La sécurisation de la supply chain permet ainsi de renforcer sa robustesse, de faciliter la traçabilité des produits et de positionner les entreprises en acteurs responsables. 

  1. Piloter et réorienter le portefeuille produit : pour renforcer l’innovation et la compétitivité 

Faire face aux risques présents et futurs exige de mettre en œuvre une transformation du portefeuille vers des produits résilients et à faible impact. À cette fin, les directions pourront doter les services achats d’outils d’aide à la décision. Pour chaque catégorie de produit, une analyse croisée entre ses bénéfices (rentabilité, image de marque, innovation…) et sa résilience (fiabilité de l’approvisionnement, conformité ESG, moindre exposition aux risques…) permettra de déterminer la valeur relative à lui accorder dans le portefeuille pour rendre celui-ci plus sûr, plus durable, et plus stratégique.  

Cet outil pourra être également utilisé par d’autres départements, tels que la Recherche & l’Innovation pour promouvoir une conception à l’épreuve du temps ou encore le Marketing, afin d’illustrer les choix durables réalisés par l’entreprise.  

En permettant aux entreprises de réduire leurs risques juridiques (procédures de rappels, sanctions réglementaires), d’anticiper les attentes des consommateurs, de s’ouvrir à de nouveaux marchés et de renforcer leur conformité réglementaire, la réorientation du portefeuille produit constitue un formidable levier de compétitivité, d’innovation et d’optimisation des coûts à long terme.  

  1. Communiquer de manière innovante et transparente : pour renforcer la confiance des clients et des investisseurs 

Capitaliser sur les données extraites des cas d’usage ci-dessus permet aux acteurs investis dans la transformation durable de construire une information transparente sur l’impact de leurs produits.

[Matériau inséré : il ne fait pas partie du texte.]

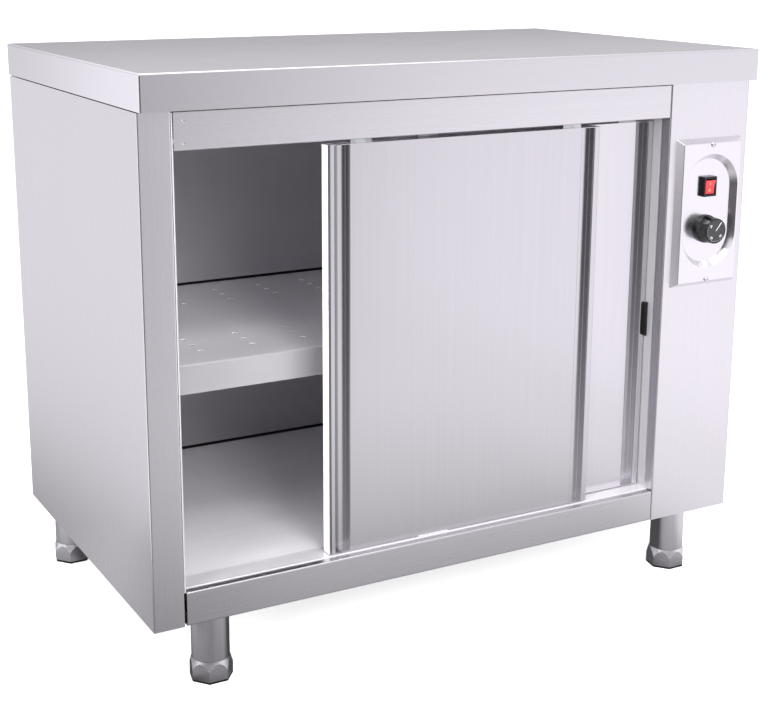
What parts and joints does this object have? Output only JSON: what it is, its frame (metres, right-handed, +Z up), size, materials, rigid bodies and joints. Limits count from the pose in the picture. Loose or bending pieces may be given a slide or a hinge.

Objectif : renforcer la confiance de leur écosystème (B2B, B2C, et investisseurs).  

Concrètement, il s’agit de doter les clients finaux d’une information complète, accessible et à jour sur la traçabilité et l’éthique des produits, mais également des conseils sur leur utilisation, leur composition et leur recyclage. Ces connaissances permettront aux parties prenantes de devenir des acteurs éclairés et responsables, capables d’authentifier les produits et de les comparer avec leurs équivalents sur le marché.  

Cette transparence dans la stratégie de communication sera clé en cas de crise (ex : scandale textile, pollution minière…). Elle permettra aux entreprises de mieux maitriser les risques réputationnels, éviter les bad buzz, les boycotts ou les pertes de parts de marché. 

Conclusion 

Avec la CS3D, la réglementation pousse les entreprises à transformer leurs pratiques tout au long de la chaîne de valeur de manière à traduire leurs engagements sociaux et environnementaux en actions concrètes. Toutefois, le passage à l’action ne pourra s’amorcer sans les prérequis nécessaires à toute transformation durable :   

  • une stratégie RSE claire, pilotable, connue de tous et articulée avec le business ;  
  • un travail en profondeur de la donnée ESG de l’entreprise pour pouvoir l’harmoniser, la maîtriser (qualité, volume…) et l’actionner sur l’ensemble du triptyque ESG ; 
  • la traçabilité des produits sur toute la chaine de valeur via des démarches telles que le Digital Product Passport

Seule la combinaison de ces trois piliers permettra aux entreprises d’actionner efficacement les leviers de la transformation durable et de mettre celle-ci au service de leur performance de long terme.